If a customer disputes a charge or says their invoice looks wrong, an invoice card gives agents everything they need to verify it. It shows the invoice number and due date, a status badge (including "Past due" in red if payment hasn't cleared), the billing period, a line-item breakdown with amounts, the total, a link to your billing system, and a copy button for the invoice number.

example-latest-invoice.png

Usage

Most useful when a customer says they've hit a limit, wants to understand an overage charge, or is deciding whether to upgrade. A usage card shows how much of their allowance has been used in the current billing period as a badge (for example, "593 of 1000"), broken down by the last 24 hours and last 7 days, with a link to the full usage report.

example-usage.png

Error tracking

When a customer reports a bug or unexpected behaviour, an error card shows what actually happened. It pulls in recent errors from your monitoring tool (Sentry in the example below). Each error shows a severity badge (ERROR in red, WARN in yellow), the service name, a Sentry ID with a copy button, the full error message, a request ID with a copy button, the environment, and whether the error was handled or unhandled. Links to Sentry and your logs sit at the bottom of each entry. Agents can see what the customer ran into before they even finish describing the problem, and copy relevant IDs directly into their response or an internal note.

example-sentry.png

Account details

Useful for identity verification, login issues, or checking communication preferences before sending something. The card shows when the customer registered, when they last signed in, what device they used most recently, and their marketing opt-in status. Agents often check this first when a customer says they can't access their account or when something about the account history seems off.

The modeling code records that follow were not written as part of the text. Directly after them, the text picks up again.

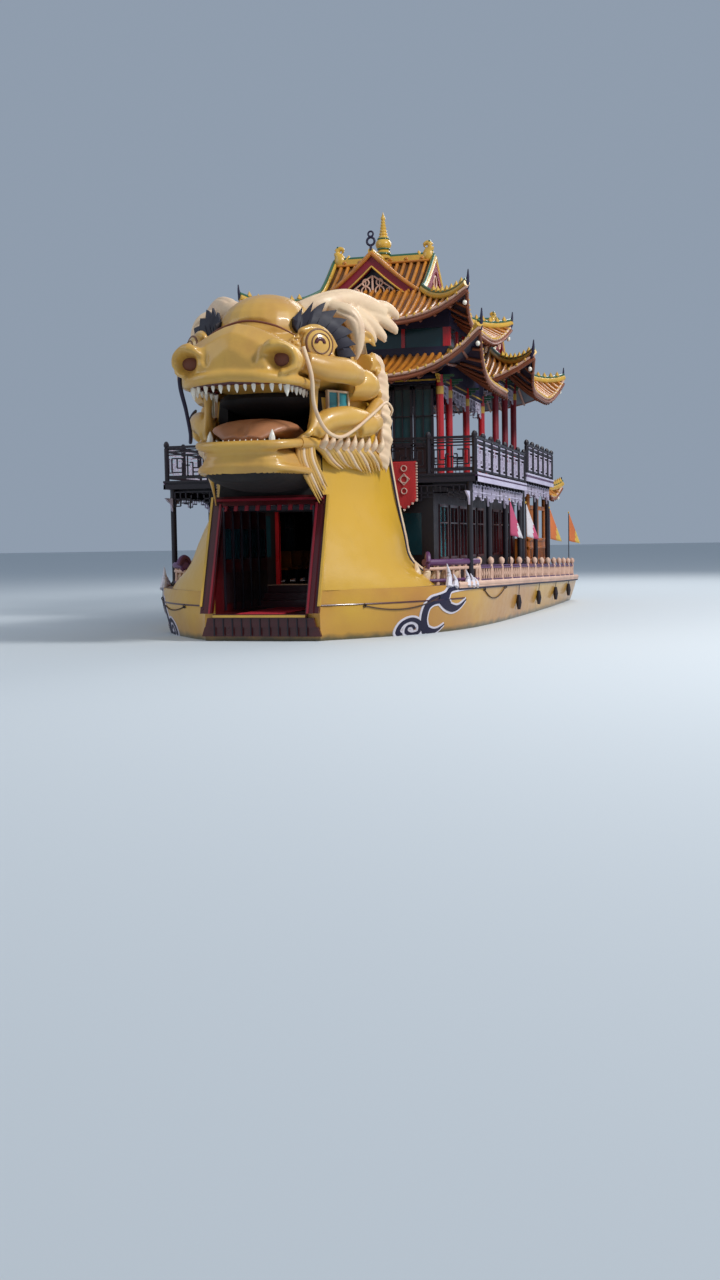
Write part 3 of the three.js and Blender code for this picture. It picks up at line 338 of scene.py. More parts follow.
class Piece:
    """Shapes gathered into one object with its own materials."""

    def __init__(self, name):
        self.name = name
        self.verts, self.faces, self.slots, self.flats = [], [], [], []
        self.materials = []

    def add(self, shape, material, smooth=True):
        verts, faces = shape
        if material not in self.materials:
            self.materials.append(material)
        base = len(self.verts)
        self.verts += verts
        self.faces += [tuple(base + i for i in f) for f in faces]
        self.slots += [self.materials.index(material)] * len(faces)
        self.flats += [not smooth] * len(faces)
        return self

    def box(self, low, high, material):
        return self.add(block(low, high), material, False)

    def object(self, crease=38):
        mesh = bpy.data.meshes.new(self.name)
        mesh.from_pydata(self.verts, [], self.faces)
        for m in self.materials:
            mesh.materials.append(m)
        mesh.polygons.foreach_set("material_index", self.slots)
        mesh.polygons.foreach_set("use_smooth", [not f for f in self.flats])
        turned = bmesh.new()
        turned.from_mesh(mesh)
        bmesh.ops.recalc_face_normals(turned, faces=turned.faces)
        turned.to_mesh(mesh)
        turned.free()
        mesh.set_sharp_from_angle(angle=math.radians(crease))
        return linked(self.name, mesh)

    def done(self, replaces=(), body="boat", crease=38):
        return settle(self.object(crease), replaces, body)


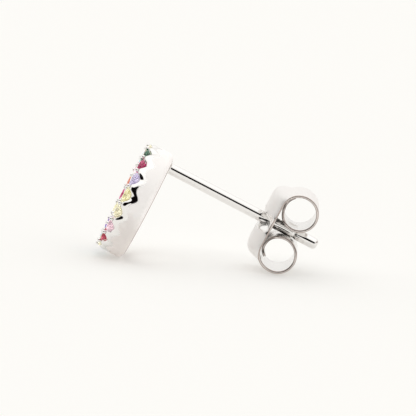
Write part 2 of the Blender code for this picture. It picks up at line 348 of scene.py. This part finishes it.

example-customer-details.png

Order history

When a customer follows up on a delivery or reports an issue with an order, this card shows the order number, date, delivery status as a badge, order value, shipping address, and a tracking link. Enough to handle most order questions without opening your fulfilment system.

example-last-order.png

Workflow buttons

A workflow button on a customer card lets your team trigger a Plain workflow for the current thread in one click. The workflow runs in the context of that thread, so any actions it performs (assigning, labelling, firing a webhook) apply to the thread the agent is viewing.

You configure which workflow the button triggers. Your API controls whether the button appears at all, based on your own logic. For example, you might only show a "Resync billing" button when the customer's billing status indicates an error.

Common uses:

  • Resyncing a billing record

  • Account operations like renaming a team or allowlisting a user

  • Triggering an escalation or triage workflow


How it works

Customer cards are configured in Plain and loaded when a thread is opened. Plain sends a POST request to an API endpoint you provide, passing the customer's details and the card keys you've configured. Your API responds with the components to display. Cards are cached based on a TTL you set in the response.

Your developer builds and maintains the API endpoint. You configure which cards appear in Plain settings and set the card keys and URL.

The technical documentation covers the request format, response schema, available components, and caching behaviour.


Try the examples

The example cards repo is a working API you can point at your workspace. Each card is available at:

https://example-customer-cards.plain.com/?cardKey=CARD_KEY

Card

Key

Subscription status

subscription-status

Latest invoice

latest-invoice

Usage

usage

Sentry errors

sentry

Account details

customer-details

Last order

last-order

Workflow button

workflow-card

To add one: go to Settings -> Customer Cards, click Add card, enter the URL above with the relevant key, and open any thread to see it load.